There are volunteers like Patricia Harrington Ottiger. Foreign as her name may sound, Pat has some Igorot lineage. She was born and raised in the Philippines. The girls are as taken with her, their “Tita Pat,” as she is with them. When a girl is given the go-signal to return to her family or reintegrate into society, Pat often personally participates in the exit interviews.
In the Receiving Home, there were babies in their cribs, and caregivers and volunteers cuddled and played with them. Touching and hugging these babies are so important for their development. It was Nathaniel Hawthorne who said, “Caresses, expressions of one sort or another, are necessary to the life of the affections, as leaves are to the life of a tree.”
Suddenly my gloom lifted. There was still good left in the world, and this place was awash in it!
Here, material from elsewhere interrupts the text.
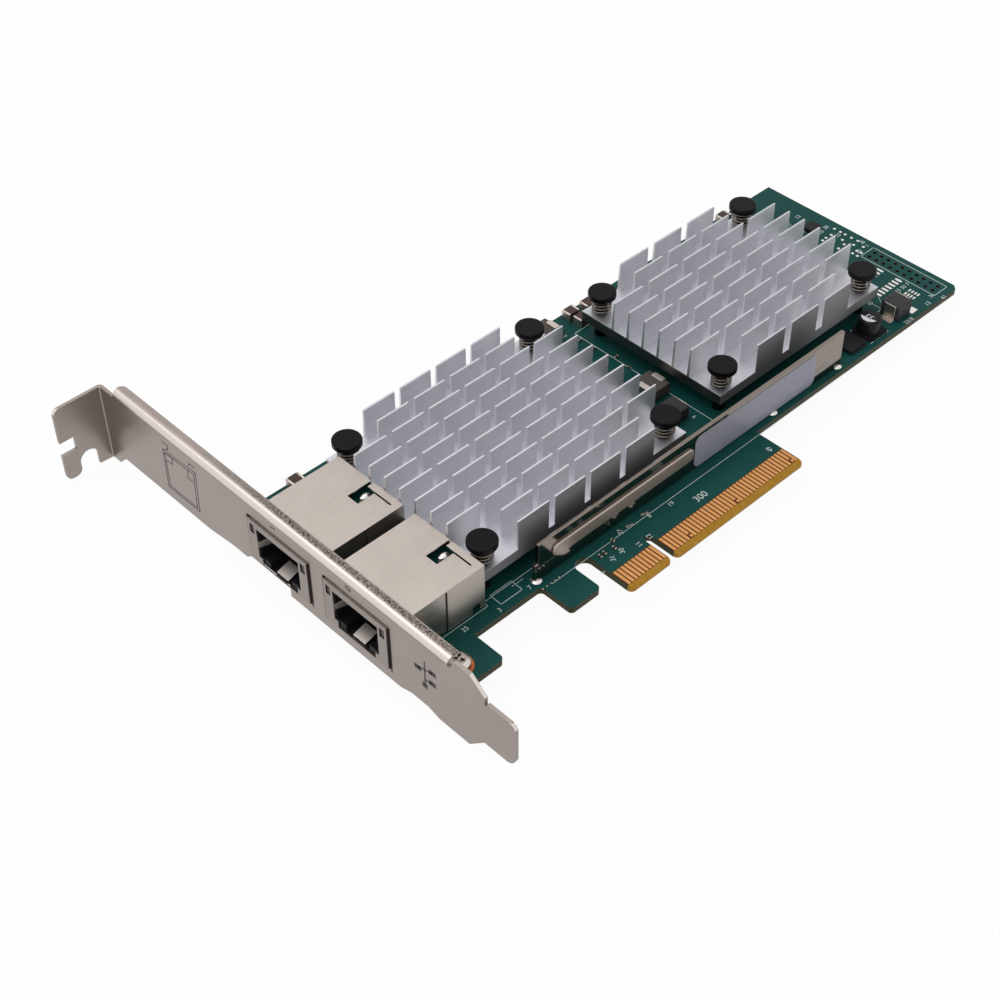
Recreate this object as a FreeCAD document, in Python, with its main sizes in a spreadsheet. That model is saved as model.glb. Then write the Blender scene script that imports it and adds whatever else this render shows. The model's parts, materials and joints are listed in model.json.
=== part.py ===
import FreeCAD, Part
import math
import os
import re

import Sketcher
from FreeCAD import Placement, Vector

# A two-port network interface card: a low-profile edge-connector board with a full-height bracket.
# Frame: X from the bracket to the far end, Y from the connector to the long top edge, Z up from the
# board. The origin is on the connector's bottom edge, in the middle of its key notch, on the board's
# component side. Lengths are in millimetres.

doc = FreeCAD.newDocument("NetworkCard")
sheet = doc.addObject("Spreadsheet::Sheet", "Sizes")

# ---------------------------------------------------------------------------------------------
# Driving dimensions. Each is a cell of the sheet "Sizes", named by its alias.
# ---------------------------------------------------------------------------------------------
BOARD_SIZES = {
    "board_thickness": 1.57,
    "board_left": -57.3,
    "board_right": 110.05,
    "board_long_edge": 68.9,
    "board_low_edge": 12.75,
    "screw_tab_right": -41.9,
    "screw_tab_low": 4.56,
    "hook_left": -24.3,
    "hook_right": -16.2,
    "hook_low": 4.5,
    "tongue_left": -12.15,
    "tongue_right": 39.15,
    "key_half_width": 0.95,
    "key_depth": 8.0,
    "bevel_depth": 1.3,
    "bevel_height": 0.47,
    "board_corner": 1.0,
    "inner_corner": 0.3,
    "slot_round": 1.9,
    "tongue_corner": 0.9,
    "contact_pitch": 1.0,
    "contact_width": 0.7,
    "contact_low": 1.35,
    "contact_high": 5.6,
    "contact_thickness": 0.05,
    "contact_short": 1.2,
    "first_contact": -11.5,
    "contacts_before_key": 11,
    "contacts_after_key": 38,
    "header_pitch": 2.0,
    "header_columns": 10,
    "header_rows": 2,
    "header_first_x": 104.99,
    "header_first_y": 16.11,
    "header_hole": 0.9,
}
BRACKET_SIZES = {
    "sheet": 0.76,
    "bracket_face": -58.75,
    "tab_face": 105.98,
    "tab_reach": 11.35,
    "tab_top": 13.95,
    "tab_low": -5.35,
    "tab_lift": 0.2,
    "tab_corner": 1.5,
    "flange_low": -2.8,
    "flange_top": 16.5,
    "lip_top": 15.67,
    "lip_reach": 2.85,
    "lip_bend": 1.7,
    "lip_start": 101.4,
    "lip_end": 1.5,
    "foot_start": -7.8,
    "foot_tip": -15.6,
    "foot_low": 1.1,
    "foot_top": 12.2,
    "foot_low_corner": 2.4,
    "foot_top_corner": 1.6,
    "screw_slot": 4.4,
    "screw_slot_x": -64.2,
    "screw_slot_top": -0.1,
    "side_slot_low": 1.75,
    "side_slot_top": 5.2,
    "side_slot_depth": 3.5,
    "port_open_width": 18.2,
    "port_open_low": 0.04,
    "port_open_top": 11.65,
    "port_open_corner": 0.8,
    "relief_low_y": 46.4,
    "relief_high_y": 60.6,
    "ear_width": 7.6,
    "ear_reach": 14.2,
    "ear_low_y": 9.3,
    "ear_high_y": 64.4,
    "ear_screw_x": -49.2,
    "ear_hole": 2.6,
    "screw_thread": 2.5,
    "screw_head": 4.8,
    "screw_head_height": 1.9,
    "screw_below": 3.6,
}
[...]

Cribs is an NGO whose mission and vision are “being committed to the care, development and recovery of children in need of special treatment; to provide a safe and loving home environment for each child, free from any form of violence and abuse.”
There is a Receiving Home program providing a home environment for abandoned, surrendered, neglected and displaced children ages 0-4. One child smiled, readily revealing dimples on her cheeks. How could anyone give such a child away? I find out that her mother, mired in abject poverty, had no choice.
Cribs executive director Katchie Dimalaluan explained that Cribs keeps complete files on every child. When a child is adopted, his/her adopting family is given the child’s life story in a file book called “Child of My Heart.” It documents the child’s history up to adoption.
Katchie worked at Asilo de San Vicente for 12 years and at Hospicio de San José for six years. After three years at Cribs, there is no doubt in her mind that working with orphaned, abandoned and troubled children is her calling.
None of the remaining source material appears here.